Russo had been in the ranks of Clinton’s helpers a decade before.

It must have been his experience of this kind of campaigning that had first attracted the Labour Party to his CV. 

Meeting Tim Russo

When my interview with Russo got underway later that week my first question was a simple one:

"What did you think when I got in touch?"

His answer was a telling, "What took you so long?" 

For nearly four years he’d been expecting his story to come out in Britain. 

Normally people in his situation would run away from the camera.

Russo appeared to embrace it.  He sat down. He talked. 

For that he deserves credit.

But it was soon clear we saw things differently. 

The real story?

For him our approach was an opportunity to articulate a passionate plea for people like him to be allowed to put their past behind them. 

This is certainly an important issue but our story was more focused than that.

How had a person like him – an American sex offender – ended up intricately involved in Britain’s democratic process?

We knew he’d been paid by Labour.

Invoice

Russo's invoice to the Labour Party

We knew he should have had a work visa.

We knew the Labour Party should have got a work permit. 

We even presented him with the invoice he’d lodged with Labour.  

But this, he insisted, was not the real story.  

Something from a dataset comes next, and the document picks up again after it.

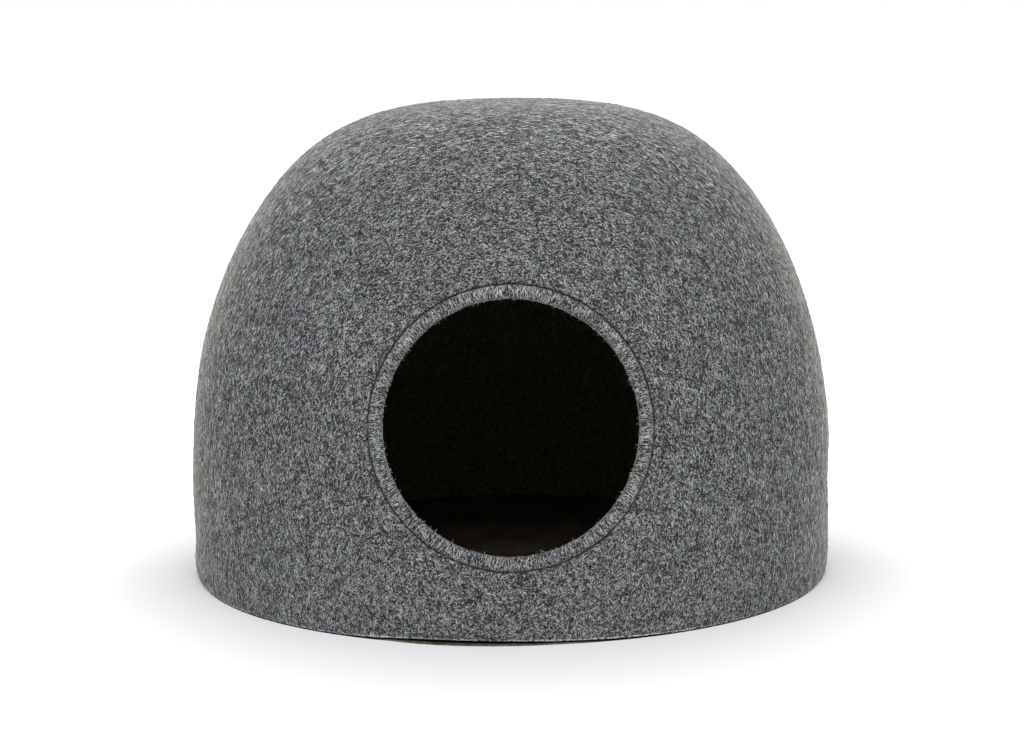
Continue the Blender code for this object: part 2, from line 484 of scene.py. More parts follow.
def paint_highlight_on_lifted_hem(material):
    """Paint a highlight on the lifted hem: the felt's lightness is set from where the point is along
    the hem.
    """
    tree, felt, position = felt_in(material)
    place = add_node(tree, "ShaderNodeSeparateXYZ", {"Vector": position}).outputs
    from_left = ramp(tree, place["X"], *HIGHLIGHT_FROM_LEFT)
    to_right = ramp(tree, place["X"], *HIGHLIGHT_TO_RIGHT, 1.0, 0.0)
    in_front = ramp(tree, place["Y"], *HIGHLIGHT_TO_BACK, 1.0, 0.0)
    lifted = sum_up(tree, "MULTIPLY", sum_up(tree, "MULTIPLY", from_left, to_right), in_front)
    fill(tree, felt, {"Level": ramp(tree, lifted, 0.0, 1.0, HEM_PLAIN, HEM_PAINTED_HIGHLIGHT)})


hem_felt_with_highlight = felt_material("cut_hem_felt_painted_highlight", CUT_DARK, CUT_LIGHT, HEM_PAINTED_HIGHLIGHT, CUT_CONTRAST)
paint_highlight_on_lifted_hem(hem_felt_with_highlight)
print("hem's felt:", hem_felt_with_highlight.name)

# %% [markdown]
# ## The dome's shape
#
# The dome is a shape of revolution whose side is a superellipse, tucked in a little towards the foot.
# The numbers below are the ones that the solid part was made from, so the finer mesh lies on it. Four
# wide, shallow spots make the moulded felt as uneven as the real one, and three more, of 1 to 3 mm,
# stand for wear.

# %% The true shape of the dome
DOME_HEIGHT = dome_high.z
DOME_RADIUS = 0.2997
SIDE_POWER = 3.109
CROWN_POWER = 1.941
FOOT_TUCK = 0.0816
FELT = 0.005
# azimuth, height, push outwards as a share of the radius, half-width in degrees, in height
UNEVEN_SPOTS = (
    (187, 0.330, -0.0090, 40, 0.044),
    (187, 0.202, 0.0049, 40, 0.051),
    (-7, 0.083, -0.0085, 32, 0.033),
    (-7, 0.398, 0.0200, 45, 0.028),
)
# the worn felt bulges a little more than the solid: along its right side, and at the foot's two sides
WORN_SPOTS = (
    (0, 0.170, 0.0036, 50, 0.150),
    (183, 0.012, 0.0120, 18, 0.017),
    (-3, 0.012, 0.0070, 18, 0.017),
)
ENTRANCE_LEAN = math.radians(9.7)
ENTRANCE_MIDDLE = Vector((0, -0.2607, 0.1710))
HOLE_RADIUS = 0.1130
OPENING_RADIUS = 0.1003
SEARCH_REACH = 0.13  # how far on either side of the entrance's plane the dome's face is looked for
SEARCH_HALVINGS = 40


def true_radius(height):
    rise = min(max(height / DOME_HEIGHT, 0.0), 1.0)
    superellipse = (1 - rise**CROWN_POWER) ** (1 / SIDE_POWER)
    return DOME_RADIUS * superellipse * (1 - FOOT_TUCK * (1 - rise) ** 2)


def swell(x, y, height):
    """What the true radius is multiplied by where the felt is uneven."""
    azimuth = math.degrees(math.atan2(y, x))
    factor = 1.0
    for spot_azimuth, spot_height, push, half_turn, half_height in UNEVEN_SPOTS + WORN_SPOTS:
        turn = (azimuth - spot_azimuth + 180) % 360 - 180
        rise = height - spot_height
        factor += push * math.exp(-((turn / half_turn) ** 2) - (rise / half_height) ** 2)
    return factor


entrance_place = Matrix.Translation(ENTRANCE_MIDDLE) @ Matrix.Rotation(
    math.pi / 2 - ENTRANCE_LEAN, 4, "X"
)
entrance_out = entrance_place.to_3x3() @ Vector((0, 0, 1))


def dome_surface(x, y):
    """The point of the dome's outer face that lies over the point x, y of the entrance's plane."""
    low, high = -SEARCH_REACH, SEARCH_REACH
    for _ in range(SEARCH_HALVINGS):
        middle = (low + high) / 2
        point = entrance_place @ Vector((x, y, middle))
        outside = point.xy.length > true_radius(point.z) * swell(*point)
        low, high = (low, middle) if outside else (middle, high)
    return entrance_place @ Vector((x, y, low))


print("widest radius", round(max(true_radius(z / 1000) for z in range(300)), 4))

# %% [markdown]
# ## The dome's mesh
#
# The dome starts as one curve from the crown to the foot, spun round the upright axis. A mesh that is
# simply cut with a round hole gets long thin faces round the cut, which catch the light badly. So a
# block of faces is taken out at the front instead, and its square edge is bridged to a circle of as
# many corners. The new faces run evenly from the one to the other, and are then laid on the dome.
#
# The wall is the same surface again, turned round and moved in by the thickness of the felt, with its
# edges bridged to the outer ones. The felt's lumps, a fifth of a millimetre high, are real relief.

# %% Spin a profile
WELD = 1e-6  # corners this close become one
CLOSE = 1e-5  # places this close count as the same


def spin_profile(points, steps, closed=False):
    """Spin a line of points, or a closed outline, round the upright axis."""
    bm = bmesh.new()
    verts = [bm.verts.new(point) for point in points]
    ends = verts[1:] + verts[:1] if closed else verts[1:]
    edges = [bm.edges.new(pair) for pair in zip(verts, ends)]
    bmesh.ops.spin(
        bm,
        geom=verts + edges,
        axis=(0, 0, 1),
        cent=(0, 0, 0),
        angle=2 * math.pi,
        steps=steps,
        use_merge=True,
    )
    bmesh.ops.remove_doubles(bm, verts=bm.verts, dist=WELD)
    bmesh.ops.recalc_face_normals(bm, faces=bm.faces)
    return bm


print("corners are joined within", WELD, "m")

# %% Spin the dome and open it
PROFILE_FINE = 4000  # steps along the curve, from which the rows are chosen
DOME_STEPS = 320
DOME_ROWS = 112
BLOCK_HALF_TURN = math.radians(28.7)
BLOCK_LOW = 0.036
BLOCK_HIGH = 0.300
BAND_CUTS = 6


def dome_profile(count):
    """Points of the true profile from the crown to the foot, evenly spaced along it."""
    steps = range(PROFILE_FINE, -1, -1)
    heights = [DOME_HEIGHT * math.sin(math.pi / 2 * step / PROFILE_FINE) for step in steps]
    curve = [Vector((true_radius(height), 0.0, height)) for height in heights]
    along = [0.0]
    for before, after in zip(curve, curve[1:]):
        along.append(along[-1] + (after - before).length)
    points = []
    index = 0
    for step in range(count):
        while along[index] < along[-1] * step / (count - 1) and index < PROFILE_FINE:
            index += 1
        points.append(curve[index].copy())
    return points


def spin_dome():
    bm = spin_profile(dome_profile(DOME_ROWS), DOME_STEPS)
    for vert in bm.verts:
        vert.co.xy *= swell(*vert.co)
    return bm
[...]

We should be more interested in how he’d been treated after he’d pleaded guilty and paid a penalty. 

I disagreed. 

How did it happen?

Russo talked at length about his involvement in Labour’s election campaign. 

He’d arranged visits to the region for the then Home Secretary, he told me he was valuable to Labour because he wasn’t afraid of falling out with people – a quality he said was needed in the heat of election battle.

Labour may now be regretting signing up to those attributes.  

Now it’s up to them, rather than Tim Russo himself, to explain how he ended up working for them in Nottingham. 

Statement from the Labour Party

The Labour Party has issued the following statement in response to the Inside Out film:

"Tim Russo has never been employed by the Labour Party or any Labour MPs and as a visitor to the UK, visa arrangements were a matter for Mr Russo.

"The Labour Party, especially at election times, along with all other major political parties, have volunteers helping in campaigns and volunteering their consultancy services. Sometimes reasonable expenses are provided in these cases.

"The Labour Party or any Labour MP were totally unaware of any convictions associated with Mr Russo at any time that he helped the Party and if we had known of this conviction then the offer of his help would have been refused.

"The Labour Party had taken legal advice and the party's view is that in Mr Russo's case and on the separate issue of paid consultants the party has always acted within the law. Any suggestion otherwise is entirely false.

"It is not unusual for political parties to place contracts with companies or individuals for political or polling advice and it is entirely proper for contracted consultants to visit their clients and update them on their work."